Parents are encouraging this support too. More than two-thirds of American parents believe children should be introduced to wellness and mental health awareness in primary or middle school, according to a new Global Learner Survey from Pearson. Since early intervention is key to helping young people manage their mental health, these changes are positive developments.

In addition, more and more people in the public eye are sharing their personal mental health experiences as well, which can help inspire young people to open up and seek out the help they need.

“Many celebrities and influencers have come forward with their mental health stories, which can normalize the conversation, and is helpful for younger generations to understand that they are not alone,” says Champion.

That’s one reason Connections Academy is hosting a series of virtual Emotional Fitness talks with Olympic athletes who are alums of the virtual school during Mental Health Awareness Month. These talks are free, open to the public and include relatable topics such as success and failure, leadership, empowerment and authenticity. For instance, on May 18, Olympic women’s ice hockey player Lyndsey Fry will speak on finding your own style of confidence, and on May 25, Olympic figure skater Karen Chen will share advice for keeping calm under pressure.

Family support plays a huge role as well. While the pandemic has been challenging in and of itself, it has actually helped families identify mental health struggles as they’ve spent more time together.

“Parents gained greater insight into their child’s behavior and moods, how they interact with peers and teachers,” says Champion. “For many parents this was eye-opening and revealed the need to focus on mental health.”

It’s not always easy to tell if a teen is dealing with normal emotional ups and downs or if they need extra help, but there are some warning signs caregivers can watch for.

“Being attuned to your child’s mood, affect, school performance, and relationships with friends or significant others can help you gauge whether you are dealing with teenage normalcy or something bigger,” Champion says.

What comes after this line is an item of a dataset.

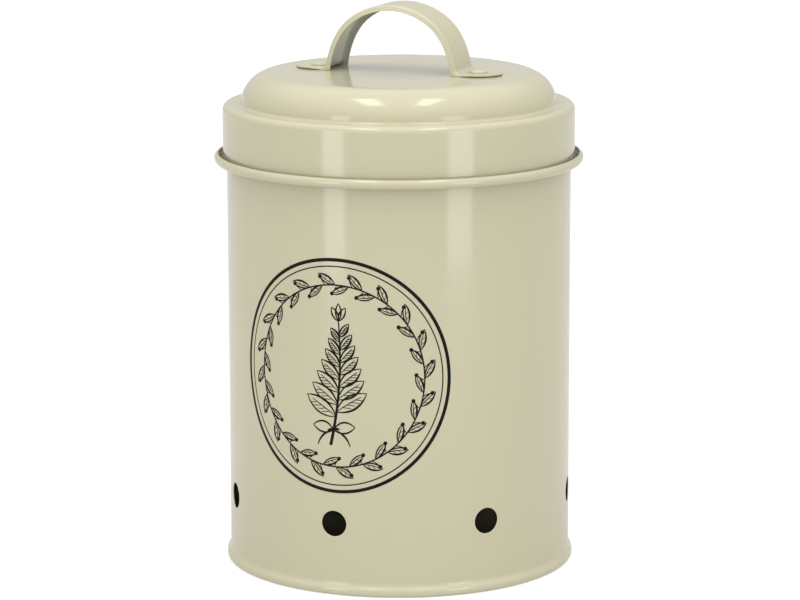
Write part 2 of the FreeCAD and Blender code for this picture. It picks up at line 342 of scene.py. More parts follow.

Depending on a child’s age, parents should be looking for the following signs, which may be co-occurring:

  • Perpetual depressed mood
  • Rocky friend relationships
  • Spending a lot of time alone and refusing to participate in daily activities
  • Too much or not enough sleep
  • Not eating a regular diet
  • Intense fear or anxiety
  • Drug or alcohol use
  • Suicidal ideation (talking about being a burden or giving away possessions) or plans

“You know your child best. If you are unsure if your child is having a rough time or if there is something more serious going on, it is best to reach out to a counselor or doctor to be sure,” says Champion. “Always err on the side of caution.”

If it appears a student does need help, what next? Talking to a school counselor can be a good first step, since they are easily accessible and free to visit.

“Just getting students to talk about their struggles with a trusted adult is huge,” says Champion. “When I meet with students and/or their families, I work with them to help identify the issues they are facing. I listen and recommend next steps, such as referring families to mental health resources in their local areas.”

Just as parents would take their child to a doctor for a sprained ankle, they shouldn’t be afraid to ask for help if a child is struggling mentally or emotionally. Parents also need to realize that they may not be able to help them on their own, no matter how much love and support they have to offer.

“That is a hard concept to accept when parents can feel solely responsible for their child’s welfare and well-being,” says Champion. “The adage still stands—it takes a village to raise a child. Be sure you are surrounding yourself and your child with a great support system to help tackle life’s many challenges.”

That village can include everyone from close family to local community members to public figures. Helping young people learn to manage their mental health is a gift we can all contribute to, one that will serve them for a lifetime.